Der Campus ist klein und übersichtlich. Ein luftiges memorial aus buntem Papier für Allen Ginsberg hängt in den Bäumen, sogar ein japanisches Teehaus gibt es, um sich die geduldigen Gesten der Teezeremonie anzueignen. Viele Unterrichtsräume, ein märchenstiller Meditationsraum und ein modernst hochgerüstetes Computerlabor mit E-Mail- und Internet-Anschluss stehen zur Verfügung. Die Tänzer gehen in ihr Performing Arts Center , die Musiker in ihre Aufnahmestudios im Music Building und die Sprachverliebten in ihre Werkstatt mit den handbetriebenen Druckmaschinen, um so auf sinnliche Weise das Wunder Papier zu begreifen.
Ich gehe in die 27 000 Bücher starke Allen-Ginsberg-Bibliothek, den Sitz des Department of Writing and Poetics , den Ort, wo der Schriftsteller gemeinsam mit Anne Waldman The Jack Kerouac School of Disembodied Poets eröffnete.
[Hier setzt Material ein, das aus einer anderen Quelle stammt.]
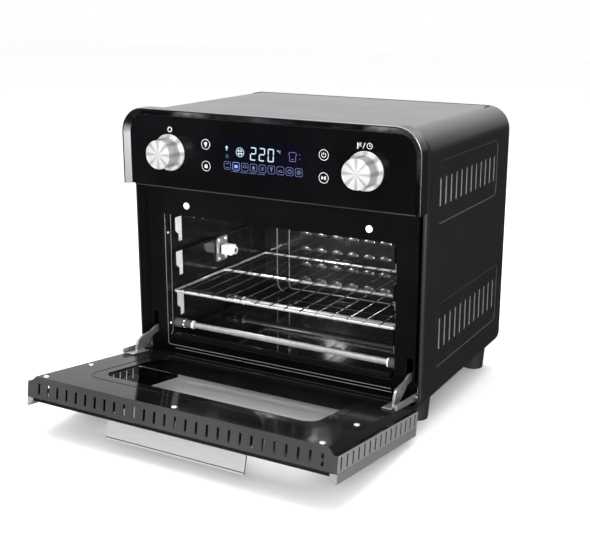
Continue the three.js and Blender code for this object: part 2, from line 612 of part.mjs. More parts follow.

Rechts am Eingang steht ein Vierzeiler von William Blake: » He who binds himself on joy / Does the winged life destroy / But he who kisses the joy as it flies / Lives in eternity’s sunrise .« Das klingt wie ein Motto, das die Arbeit des Naropa Instituts und das Werk Ginsbergs durchzieht. Nicht festhalten, nicht dableiben wollen, dafür genau im jetzigen Augenblick leben.
Zwischenblende: Im November 1993 kam der Dichter für eine Lesung nach Paris. Das Publikum – der Saal im Palais de Chaillot war bis auf die Stehplätze ausverkauft – johlte vor Vergnügen. Ginsberg las nicht, der Siebenundsechzigjährige entpuppte sich als Poesie-Schreier, er jauchzte, er trommelte, er tanzte sie. Und er berichtete von einem Vorfall aus Boulder, der sich vor Jahren ereignet hatte, als er gerade am Naropa Institute unterrichtete. Es ging ihm damals hundsgemein schlecht, sein Vater war gerade gestorben. Und Chögyam Trungpa überließ ihm als Trost nur zwei kurze Sätze: » Let go .« Und: » Enjoy .« Diesen paar Wörtern, so Ginsberg, wolle er vor seinem Tod noch auf die Schliche kommen: lassen, zulassen. Und der Pflicht, glücklich zu sein.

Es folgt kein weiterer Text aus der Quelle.